Ultimately, my book is about someone who disappeared and is presumed dead. It is about a region where dozens of others have disappeared and are presumed dead. It is also about the lengths we go to find meaning in life, to find what makes us truly fulfilled, and to have our eyes opened to the wonderful goods and potential evils of the world.
At times, nonfiction writers can lose track of their story, can become so consumed by the reporting and investigating, the narrative structure, and the reader’s takeaway that we forget we are writing about a person. There was a real person at the heart of my book, and there are real people who care about him not just as a character but as a son, as a friend. My book is about someone who was quite tragically caught in the middle of several confluences: between an old world and a new one, between trying to live truthfully in reality while also trying to express himself honestly online, between a tragic past and an ultimately tragic future. Throughout all my research and reporting and writing, I tried to never lose sight of the fact that at the heart of this story is a person—a complicated, nuanced, layered person who was lost.

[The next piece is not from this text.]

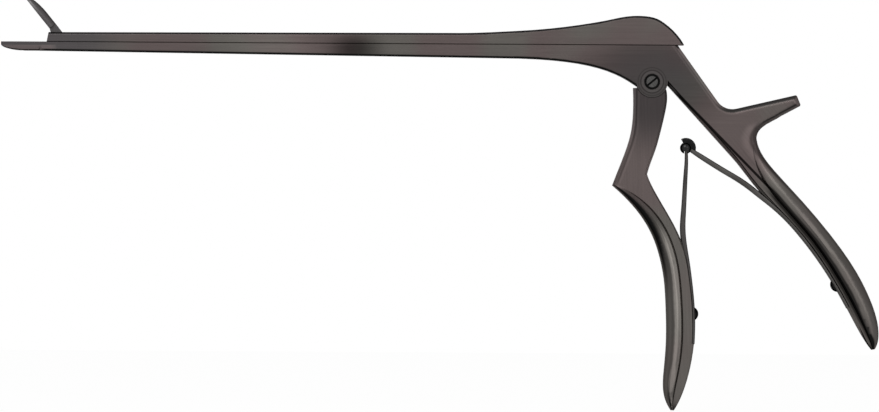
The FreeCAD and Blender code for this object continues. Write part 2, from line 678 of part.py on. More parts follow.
def upper_jaw():
    """Cupped jaw with its tang: pivot hole below, slot for the drive pin above; open."""
    rim = SEAM_Z + RIM_GAP
    shoulder = JAW_X - JAW_SHOULDER
    pivot = (JAW_X, JAW_Z)
    slot_angle = 90 + JAW_OPENING / 2
    near_end = polar(JAW_LEVER, slot_angle, pivot)
    far_end = polar(JAW_LEVER / math.cos(math.radians(JAW_OPENING / 2)), slot_angle, pivot)
    cup = jaw_back(rim, JAW_THICKNESS, shoulder, 1)
    hole = cross_pin(JAW_PIVOT_DIAMETER / 2 + PIN_CLEARANCE, pivot, -SHAFT_WIDTH, SHAFT_WIDTH)
    jaw = cup.fuse(tang(rim, far_end, pivot))
    jaw = jaw.cut([jaw_hollow(rim, 1), hole, drive_slot(near_end, far_end, slot_angle)])
    jaw = jaw.removeSplitter()
    jaw.rotate(at(*pivot), Y_AXIS, JAW_OPENING)
    return jaw


def jaw_pivot_pin():
    """Pin in the fixed bar that the upper jaw turns on."""
    half = SHAFT_WIDTH / 2
    return cross_pin(JAW_PIVOT_DIAMETER / 2, (JAW_X, JAW_Z), -half, half)


def jaw_drive_pin():
    """Pin across the slider's fork that pushes and pulls the jaw's tang."""
    half = SHAFT_WIDTH / 2
    return cross_pin(DRIVE_PIN_DIAMETER / 2, (DRIVE_X, DRIVE_Z), -half, half)


def tongue():
    """Tongue between the cheeks: eye about the pivot, lever up into the slider."""
    lean = 90 - HANDLE_SWING / 2
    half = TONGUE_THICKNESS / 2
    pivot = (PIVOT_X, PIVOT_Z)
    nose = polar(LEVER_LENGTH, lean)
    arm = Outline(*polar(LEVER_BASE, lean + 90))
    arm.line(polar(LEVER_TIP, lean + 90, nose), polar(LEVER_TIP, lean - 90, nose),
             polar(LEVER_BASE, lean - 90))
    root = block(PIVOT_X - EYE_RADIUS, PIVOT_X + EYE_RADIUS, half, PIVOT_Z - TONGUE_ROOT, PIVOT_Z)
    eye = cross_pin(EYE_RADIUS, pivot, -half, half)
    return eye.fuse([root, arm.prism(half), cross_pin(LEVER_NOSE_RADIUS, nose, -half, half)])


def front_shank():
    """Front handle from its shoulder under the cheeks down to its grip."""
    radius = LOBE_RADIUS + LOBE_CLEARANCE
    height = PIVOT_Z - SHOULDER_DROP
    lead = math.sqrt(radius ** 2 - SHOULDER_DROP ** 2)
    inner, outer = FRONT_GRIP[0][:2]
    outline = Outline(PIVOT_X - SHOULDER_REACH, height)
    outline.line((PIVOT_X - lead, height))
    outline.arc(polar(radius, 270), polar(radius, SHOULDER_END_ANGLE))
    outline.curve(*SHANK_INNER, inner)
    outline.line(outer)
    outline.curve(*SHANK_OUTER, (PIVOT_X - SHOULDER_REACH, height))
    shank = outline.prism(SHANK_WIDTH / 2)
    low = inner[1]
    edges = long_edges(shank, lambda m: low < m.z < height - SHANK_BEVEL_END)
    return shank.makeChamfer(SHANK_BEVEL, edges)


def front_handle():
    """Squeezed handle: tongue, shank and grip, with the leaf's seat and screw hole."""
    bore = cross_pin(SCREW_SHOULDER_DIAMETER / 2 + SCREW_FIT, (PIVOT_X, PIVOT_Z),
                     -BODY_WIDTH, BODY_WIDTH)
    solid = front_shank().fuse([tongue(), grip(FRONT_GRIP, SHANK_BEVEL)])
    solid = solid.cut([bore, leaf_seat(FRONT_LEAF_FOOT, 1),
                       screw_hole(FRONT_LEAF_FOOT, FRONT_SCREW_SPAN, 1, 0.0)])
    return solid.removeSplitter()


def handle_pivot_screw():
    """Slotted shoulder screw that the front handle turns on."""
    pivot = (PIVOT_X, PIVOT_Z)
    top = SCREW_SINK - BODY_WIDTH / 2
    floor = top + SCREW_HEAD_DEPTH
    half = TONGUE_THICKNESS / 2 + TONGUE_CLEARANCE
    head = cross_pin(SCREW_HEAD_DIAMETER / 2, pivot, top, floor)
    shoulder = cross_pin(SCREW_SHOULDER_DIAMETER / 2, pivot, floor, half)
    thread = cross_pin(SCREW_THREAD_DIAMETER / 2, pivot, half, -top)
    slot = screw_slot(at(*pivot, top), -Y_AXIS, SCREW_HEAD_DIAMETER, SCREW_SLOT_DEPTH)
    return head.fuse([shoulder, thread]).cut(slot)


def ball_centre():
    """Centre of the ball, straight beyond the end of the front leaf."""
    inner, outer = leaf_points(FRONT_LEAF_FOOT + FRONT_LEAF_FREE, 1)
    run = inner[-1] - inner[-2]
    run.normalize()
    return (inner[-1] + outer[-1]) * 0.5 + run * BALL_SEAT


def front_leaf_spring():
    """Leaf on the front handle, straight up to the ball."""
    strip = leaf_strip(FRONT_LEAF_FOOT, FRONT_LEAF_FREE, 1)
    return strip.cut(screw_hole(FRONT_LEAF_FOOT, FRONT_SCREW_SPAN, 1, SPRING_SCREW_FIT))


def spring_ball():
    """Ball on the end of the front leaf."""
    strip = leaf_strip(FRONT_LEAF_FOOT, FRONT_LEAF_FREE, 1)
    return Part.makeSphere(BALL_RADIUS, ball_centre()).cut(strip)


def hook():
    """Open ring at the end of the rear leaf, around the ball."""
    centre = ball_centre()
    place = (centre.x, centre.z)
    inside = BALL_RADIUS + HOOK_CLEARANCE
    outside = inside + HOOK_THICKNESS
    middle = (HOOK_START_ANGLE + HOOK_END_ANGLE) / 2
    outline = Outline(*polar(inside, HOOK_START_ANGLE, place))
    outline.line(polar(outside, HOOK_START_ANGLE, place))
    outline.arc(polar(outside, middle, place), polar(outside, HOOK_END_ANGLE, place))
    outline.line(polar(inside, HOOK_END_ANGLE, place))
    outline.arc(polar(inside, middle, place), polar(inside, HOOK_START_ANGLE, place))
    return outline.prism(LEAF_TIP_WIDTH / 2)


def rear_leaf_spring():
    """Leaf on the rear handle, bent across to the ball and hooked around it."""
    centre = ball_centre()
    room = cross_pin(BALL_RADIUS + HOOK_CLEARANCE, (centre.x, centre.z), -BODY_WIDTH, BODY_WIDTH)
    strip = leaf_strip(REAR_LEAF_FOOT, REAR_LEAF_FREE, -1).cut(room)
    leaf = strip.fuse(hook())
    hole = screw_hole(REAR_LEAF_FOOT, REAR_SCREW_SPAN, -1, SPRING_SCREW_FIT)
    return leaf.cut(hole).removeSplitter()


def spring_screw(foot, span, side):
    """Slotted screw with a domed head, through a leaf into its grip."""
    place, out = screw_place(foot, span, side)
    base = place + out * (foot[1][1] + SPRING_SCREW_LIFT)
    end = place - out * SPRING_SCREW_LENGTH
    radius = SPRING_SCREW_HEAD_DIAMETER / 2
    height = SPRING_SCREW_HEAD_HEIGHT
    dome = (radius ** 2 + height ** 2) / (2 * height)
    head = Part.makeSphere(dome, base - out * (dome - height))
    head = head.common(Part.makeCylinder(radius + 1.0, height + 1.0, base, out))
    shank = Part.makeCylinder(SPRING_SCREW_DIAMETER / 2, (base - end).Length, end, out)
    slot = screw_slot(base + out * height, out, 2 * radius, SCREW_SLOT_DEPTH)
    return head.fuse(shank).cut(slot)


def front_spring_screw():
    """Screw of the front leaf."""
    return spring_screw(FRONT_LEAF_FOOT, FRONT_SCREW_SPAN, 1)


def rear_spring_screw():
    """Screw of the rear leaf."""
    return spring_screw(REAR_LEAF_FOOT, REAR_SCREW_SPAN, -1)


NODES = {
    "frame": frame,
    "slider": slider,
    "upper_jaw": upper_jaw,
    "jaw_pivot_pin": jaw_pivot_pin,
    "jaw_drive_pin": jaw_drive_pin,
    "front_handle": front_handle,
    "handle_pivot_screw": handle_pivot_screw,
    "front_leaf_spring": front_leaf_spring,
    "rear_leaf_spring": rear_leaf_spring,
    "spring_ball": spring_ball,
    "front_spring_screw": front_spring_screw,
    "rear_spring_screw": rear_spring_screw,
}


def main():
    os.makedirs("parts", exist_ok=True)
    for name, make in NODES.items():
        shape = make()
        solids = shape.Solids
        print(name, len(solids), shape.isValid(), round(shape.Volume, 2))
        shape.exportStep("parts/" + name + ".step")


main()
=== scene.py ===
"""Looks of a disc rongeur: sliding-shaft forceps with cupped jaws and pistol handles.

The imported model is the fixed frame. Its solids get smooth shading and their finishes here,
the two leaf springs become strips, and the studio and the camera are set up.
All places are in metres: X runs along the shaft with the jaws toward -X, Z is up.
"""

import logging
import math
from collections.abc import Callable, Sequence
from dataclasses import dataclass
from enum import Enum
from functools import reduce

import bpy
import numpy as np
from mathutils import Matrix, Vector


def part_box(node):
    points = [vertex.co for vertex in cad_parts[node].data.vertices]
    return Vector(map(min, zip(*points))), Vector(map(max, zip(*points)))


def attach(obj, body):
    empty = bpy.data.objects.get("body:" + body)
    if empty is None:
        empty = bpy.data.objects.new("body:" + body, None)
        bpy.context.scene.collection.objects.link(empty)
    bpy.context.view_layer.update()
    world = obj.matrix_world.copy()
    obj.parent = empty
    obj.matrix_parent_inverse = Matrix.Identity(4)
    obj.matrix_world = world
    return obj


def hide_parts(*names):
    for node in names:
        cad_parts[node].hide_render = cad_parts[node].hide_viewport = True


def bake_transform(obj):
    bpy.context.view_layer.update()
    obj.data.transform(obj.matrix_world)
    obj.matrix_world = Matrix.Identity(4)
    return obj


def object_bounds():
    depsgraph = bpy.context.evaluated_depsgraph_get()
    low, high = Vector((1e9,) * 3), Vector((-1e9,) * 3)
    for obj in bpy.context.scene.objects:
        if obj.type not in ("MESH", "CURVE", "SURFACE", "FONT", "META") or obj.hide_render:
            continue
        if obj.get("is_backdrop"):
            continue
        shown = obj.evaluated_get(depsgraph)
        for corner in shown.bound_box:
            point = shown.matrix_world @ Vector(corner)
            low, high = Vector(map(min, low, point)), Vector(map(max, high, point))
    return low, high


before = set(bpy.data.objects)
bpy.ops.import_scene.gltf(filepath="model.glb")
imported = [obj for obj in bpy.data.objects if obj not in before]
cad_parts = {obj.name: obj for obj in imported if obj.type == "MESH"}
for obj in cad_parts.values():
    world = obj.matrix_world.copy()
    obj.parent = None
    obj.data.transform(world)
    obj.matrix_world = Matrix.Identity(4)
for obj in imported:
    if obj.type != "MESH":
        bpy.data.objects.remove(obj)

LOG = logging.getLogger("disc_rongeur")
MM = 0.001
PIVOT = tuple((low + high) / 2 for low, high in zip(*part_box("handle_pivot_screw")))[::2]
WHITE = (1.0, 1.0, 1.0, 1.0)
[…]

The act of narrating my audiobook arrived at the perfect time—when a book moves from a private project to an object being marketed and sold and reviewed—to be reminded of the intimate relationship that is telling someone else’s story. It gave me a moment, a chance before something I cared about so deeply was released to the world, to sit down, one last time, and read. And when I stumbled or my voice strained, or even when I just needed a pause to think about the people behind the pages, I’d reach for the apple, take a small bite, and continue on.